Would you copy out the whole listing exactly as given?

* Start *

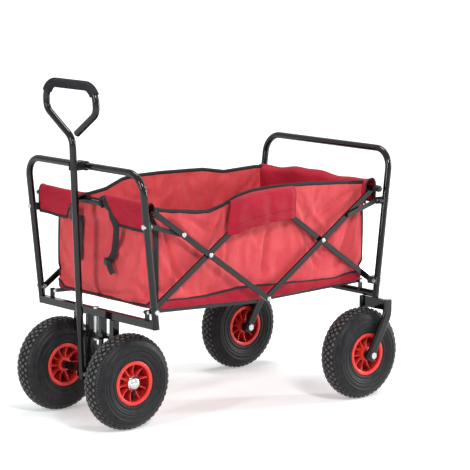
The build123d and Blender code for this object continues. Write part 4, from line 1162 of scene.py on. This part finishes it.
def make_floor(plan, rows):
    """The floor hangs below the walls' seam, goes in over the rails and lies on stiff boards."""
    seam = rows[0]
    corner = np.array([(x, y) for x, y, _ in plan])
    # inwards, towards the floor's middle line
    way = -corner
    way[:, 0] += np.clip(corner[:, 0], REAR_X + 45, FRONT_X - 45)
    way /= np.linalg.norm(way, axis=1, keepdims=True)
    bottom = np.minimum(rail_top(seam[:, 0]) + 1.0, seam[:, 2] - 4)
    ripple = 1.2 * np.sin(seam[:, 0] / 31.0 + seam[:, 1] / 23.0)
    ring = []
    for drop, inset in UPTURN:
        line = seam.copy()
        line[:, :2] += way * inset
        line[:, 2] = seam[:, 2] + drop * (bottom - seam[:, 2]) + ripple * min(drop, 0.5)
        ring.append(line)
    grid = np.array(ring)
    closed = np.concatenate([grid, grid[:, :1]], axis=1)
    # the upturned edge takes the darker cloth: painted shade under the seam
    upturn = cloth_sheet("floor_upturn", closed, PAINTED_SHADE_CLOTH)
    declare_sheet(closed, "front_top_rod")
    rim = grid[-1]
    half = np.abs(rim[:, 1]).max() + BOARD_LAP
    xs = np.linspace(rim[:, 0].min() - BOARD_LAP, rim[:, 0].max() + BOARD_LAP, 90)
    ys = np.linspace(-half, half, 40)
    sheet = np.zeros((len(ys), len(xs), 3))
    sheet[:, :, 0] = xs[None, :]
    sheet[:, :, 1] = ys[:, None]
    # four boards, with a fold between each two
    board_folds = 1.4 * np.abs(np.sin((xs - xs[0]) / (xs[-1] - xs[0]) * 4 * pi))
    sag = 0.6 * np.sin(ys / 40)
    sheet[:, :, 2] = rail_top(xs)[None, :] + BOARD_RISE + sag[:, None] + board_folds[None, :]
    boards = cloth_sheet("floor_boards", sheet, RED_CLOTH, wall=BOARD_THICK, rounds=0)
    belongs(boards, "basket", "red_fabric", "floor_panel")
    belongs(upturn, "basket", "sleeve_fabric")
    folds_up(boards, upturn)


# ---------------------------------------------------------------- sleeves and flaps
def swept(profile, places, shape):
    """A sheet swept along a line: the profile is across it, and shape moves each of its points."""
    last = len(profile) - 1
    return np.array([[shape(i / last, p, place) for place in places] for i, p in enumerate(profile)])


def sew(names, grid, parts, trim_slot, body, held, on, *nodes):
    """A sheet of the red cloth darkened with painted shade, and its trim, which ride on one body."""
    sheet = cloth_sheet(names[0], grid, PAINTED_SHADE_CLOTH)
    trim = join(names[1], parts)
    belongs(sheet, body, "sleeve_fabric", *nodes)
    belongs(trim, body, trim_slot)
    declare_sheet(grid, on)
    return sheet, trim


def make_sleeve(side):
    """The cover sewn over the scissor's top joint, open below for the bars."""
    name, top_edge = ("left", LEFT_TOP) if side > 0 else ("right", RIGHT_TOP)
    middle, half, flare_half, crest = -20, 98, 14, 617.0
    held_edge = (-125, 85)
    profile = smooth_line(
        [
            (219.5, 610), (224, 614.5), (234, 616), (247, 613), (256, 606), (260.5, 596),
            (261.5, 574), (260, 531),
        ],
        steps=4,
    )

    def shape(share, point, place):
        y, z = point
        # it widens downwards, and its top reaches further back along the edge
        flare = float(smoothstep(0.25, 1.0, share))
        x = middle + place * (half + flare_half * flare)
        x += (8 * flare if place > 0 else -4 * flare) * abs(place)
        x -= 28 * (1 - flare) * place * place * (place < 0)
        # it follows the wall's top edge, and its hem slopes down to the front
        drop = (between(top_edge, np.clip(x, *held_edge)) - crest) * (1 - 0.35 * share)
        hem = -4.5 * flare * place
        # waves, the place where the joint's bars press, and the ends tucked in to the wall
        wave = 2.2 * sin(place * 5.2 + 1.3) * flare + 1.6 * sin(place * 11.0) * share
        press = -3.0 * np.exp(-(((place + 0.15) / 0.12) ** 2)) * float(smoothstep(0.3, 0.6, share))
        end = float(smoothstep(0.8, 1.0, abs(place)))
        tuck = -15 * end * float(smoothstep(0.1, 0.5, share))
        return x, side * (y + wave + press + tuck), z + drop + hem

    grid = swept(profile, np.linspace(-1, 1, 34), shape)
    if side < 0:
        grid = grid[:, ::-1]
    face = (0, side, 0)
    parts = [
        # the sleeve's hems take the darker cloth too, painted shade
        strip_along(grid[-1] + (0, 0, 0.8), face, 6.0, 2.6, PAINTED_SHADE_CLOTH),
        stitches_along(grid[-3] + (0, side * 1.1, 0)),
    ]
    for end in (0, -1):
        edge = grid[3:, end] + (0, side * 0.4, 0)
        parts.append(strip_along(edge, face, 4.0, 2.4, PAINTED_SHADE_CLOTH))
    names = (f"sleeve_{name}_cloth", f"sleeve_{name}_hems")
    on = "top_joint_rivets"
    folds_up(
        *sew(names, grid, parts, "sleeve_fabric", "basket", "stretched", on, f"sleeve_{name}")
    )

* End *

### OUTPUT FOR THIS TASK:
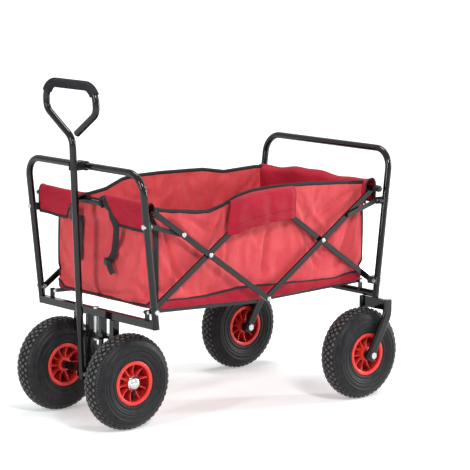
The build123d and Blender code for this object continues. Write part 4, from line 1162 of scene.py on. This part finishes it.
def make_floor(plan, rows):
    """The floor hangs below the walls' seam, goes in over the rails and lies on stiff boards."""
    seam = rows[0]
    corner = np.array([(x, y) for x, y, _ in plan])
    # inwards, towards the floor's middle line
    way = -corner
    way[:, 0] += np.clip(corner[:, 0], REAR_X + 45, FRONT_X - 45)
    way /= np.linalg.norm(way, axis=1, keepdims=True)
    bottom = np.minimum(rail_top(seam[:, 0]) + 1.0, seam[:, 2] - 4)
    ripple = 1.2 * np.sin(seam[:, 0] / 31.0 + seam[:, 1] / 23.0)
    ring = []
    for drop, inset in UPTURN:
        line = seam.copy()
        line[:, :2] += way * inset
        line[:, 2] = seam[:, 2] + drop * (bottom - seam[:, 2]) + ripple * min(drop, 0.5)
        ring.append(line)
    grid = np.array(ring)
    closed = np.concatenate([grid, grid[:, :1]], axis=1)
    # the upturned edge takes the darker cloth: painted shade under the seam
    upturn = cloth_sheet("floor_upturn", closed, PAINTED_SHADE_CLOTH)
    declare_sheet(closed, "front_top_rod")
    rim = grid[-1]
    half = np.abs(rim[:, 1]).max() + BOARD_LAP
    xs = np.linspace(rim[:, 0].min() - BOARD_LAP, rim[:, 0].max() + BOARD_LAP, 90)
    ys = np.linspace(-half, half, 40)
    sheet = np.zeros((len(ys), len(xs), 3))
    sheet[:, :, 0] = xs[None, :]
    sheet[:, :, 1] = ys[:, None]
    # four boards, with a fold between each two
    board_folds = 1.4 * np.abs(np.sin((xs - xs[0]) / (xs[-1] - xs[0]) * 4 * pi))
    sag = 0.6 * np.sin(ys / 40)
    sheet[:, :, 2] = rail_top(xs)[None, :] + BOARD_RISE + sag[:, None] + board_folds[None, :]
    boards = cloth_sheet("floor_boards", sheet, RED_CLOTH, wall=BOARD_THICK, rounds=0)
    belongs(boards, "basket", "red_fabric", "floor_panel")
    belongs(upturn, "basket", "sleeve_fabric")
    folds_up(boards, upturn)


# ---------------------------------------------------------------- sleeves and flaps
def swept(profile, places, shape):
    """A sheet swept along a line: the profile is across it, and shape moves each of its points."""
    last = len(profile) - 1
    return np.array([[shape(i / last, p, place) for place in places] for i, p in enumerate(profile)])


def sew(names, grid, parts, trim_slot, body, held, on, *nodes):
    """A sheet of the red cloth darkened with painted shade, and its trim, which ride on one body."""
    sheet = cloth_sheet(names[0], grid, PAINTED_SHADE_CLOTH)
    trim = join(names[1], parts)
    belongs(sheet, body, "sleeve_fabric", *nodes)
    belongs(trim, body, trim_slot)
    declare_sheet(grid, on)
    return sheet, trim


def make_sleeve(side):
    """The cover sewn over the scissor's top joint, open below for the bars."""
    name, top_edge = ("left", LEFT_TOP) if side > 0 else ("right", RIGHT_TOP)
    middle, half, flare_half, crest = -20, 98, 14, 617.0
    held_edge = (-125, 85)
    profile = smooth_line(
        [
            (219.5, 610), (224, 614.5), (234, 616), (247, 613), (256, 606), (260.5, 596),
            (261.5, 574), (260, 531),
        ],
        steps=4,
    )

    def shape(share, point, place):
        y, z = point
        # it widens downwards, and its top reaches further back along the edge
        flare = float(smoothstep(0.25, 1.0, share))
        x = middle + place * (half + flare_half * flare)
        x += (8 * flare if place > 0 else -4 * flare) * abs(place)
        x -= 28 * (1 - flare) * place * place * (place < 0)
        # it follows the wall's top edge, and its hem slopes down to the front
        drop = (between(top_edge, np.clip(x, *held_edge)) - crest) * (1 - 0.35 * share)
        hem = -4.5 * flare * place
        # waves, the place where the joint's bars press, and the ends tucked in to the wall
        wave = 2.2 * sin(place * 5.2 + 1.3) * flare + 1.6 * sin(place * 11.0) * share
        press = -3.0 * np.exp(-(((place + 0.15) / 0.12) ** 2)) * float(smoothstep(0.3, 0.6, share))
        end = float(smoothstep(0.8, 1.0, abs(place)))
        tuck = -15 * end * float(smoothstep(0.1, 0.5, share))
        return x, side * (y + wave + press + tuck), z + drop + hem

    grid = swept(profile, np.linspace(-1, 1, 34), shape)
    if side < 0:
        grid = grid[:, ::-1]
    face = (0, side, 0)
    parts = [
        # the sleeve's hems take the darker cloth too, painted shade
        strip_along(grid[-1] + (0, 0, 0.8), face, 6.0, 2.6, PAINTED_SHADE_CLOTH),
        stitches_along(grid[-3] + (0, side * 1.1, 0)),
    ]
    for end in (0, -1):
        edge = grid[3:, end] + (0, side * 0.4, 0)
        parts.append(strip_along(edge, face, 4.0, 2.4, PAINTED_SHADE_CLOTH))
    names = (f"sleeve_{name}_cloth", f"sleeve_{name}_hems")
    on = "top_joint_rivets"
    folds_up(
        *sew(names, grid, parts, "sleeve_fabric", "basket", "stretched", on, f"sleeve_{name}")
    )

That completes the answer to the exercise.